To finish the review up, the story was interesting but the characters werent. Which is why the book didnt get a highter ranking. I didnt really give a shit about them. Add to the fact that while I can understand that their situation sucked bad, they didnt go through half as much stuff as they should have in order for me to care about them, or justify their existence. I cared more about a side character (Dez) that only had about 6 pages of time then these mains. Also, the ending is bleak and twisted but wasnt the resolution that I had hoped for.


Verdict

Interesting story, great villains, good addons to the Keene mythos/world. Bland characters that I didnt care about it.

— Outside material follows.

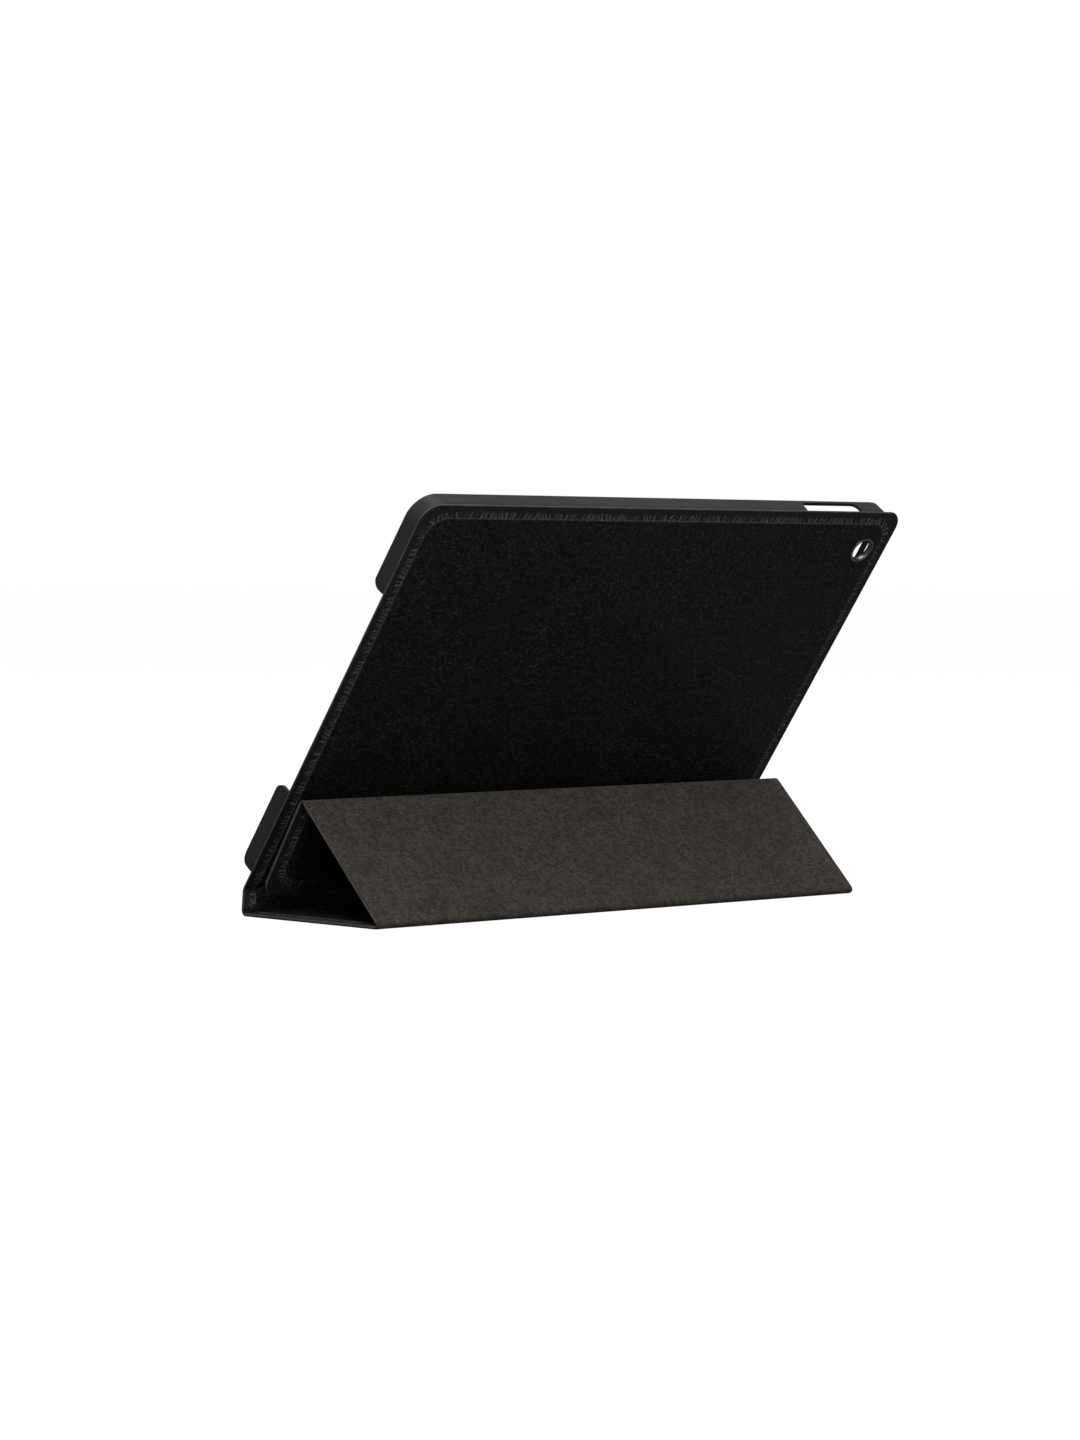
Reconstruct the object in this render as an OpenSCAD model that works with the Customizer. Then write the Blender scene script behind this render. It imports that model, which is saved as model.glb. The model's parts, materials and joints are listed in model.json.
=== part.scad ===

Brian Keene's Ghost Walk Review

Posted on June 9, 2010 at 1:53 PM Comments comments (0)



Written by Brian Keene

Release Date 2008

Paperback published by Leisure Horror


Whats it about?

Ghost Walk takes place several years after the events of Dark Hollow. The remains of LeHorn’s Hollow are now the site of a Halloween haunted attraction. They are also the site of a dimensional portal which unleashes Nodens, a malevolent entity related to Ob (from The Rising) and Leviathan and Behemoth (from The Conqueror Worms). As Nodens threatens to consume all life on Earth, three unlikely heroes join forces to save all mankind — ex-Amish magician Levi Stoltzfus, reporter Maria Nasr, and Dark Hollow’s Adam Senft.  SOURCE BRIAN KEENE.com


Is it good?

Ive been reading Brian Keene every since his first book (The Rising) came out back in  2003 and I've been a huge fan ever since. But my fanboyness (word?) doesnt mean I worship everything he writes.


Ghost Walk is a semi direct follow up to The Rutting Season (or Dark Hallow if you have the paperback) but while that one is great, this one is not. The characters in this film (a pow wow ex amish guy Levi) and a reporter gir named Maria are our  main heros (with a cameo from the first book Adam). The thing is I never really cared for these characters. Levi was annoying and bland and Maria never really did anything to help the story. The story itself flows well enough but never really had an UMPH that I was used to from Keene. Weather it was violence, creepy moments, or disgusting characters. Dont get me wrong the story had its share of violence but it was tame compared to some of his other work. To be fair Ghost Walk and The Rutting Season are tamer stories so naturally the vioence would be toned down... I guess I just wanted or expected more when an evil dark entity  (nodes, that of which cant be named) that has broken out of the void (a common reference for all things that are evil prison in Keenes work) and is now trying to extinguish the light from the world starting with the town of Dark Hallow. One thing that I loved about this story was the setting. It takes place on the days before Halloween and the town is getting ready for a huge haunted maze out in the forrest. Little do they know that "that that can not be named" has just escaped nearby and is gona kill and possess any of the Ghost Walks (the mazes name) volunteers that venture too closse.


In closing I wanted to like Ghost Walk but the characters and blandess of the plot didnt let me. Ive read about 15 Brian Keenes books and this one is one of the worst.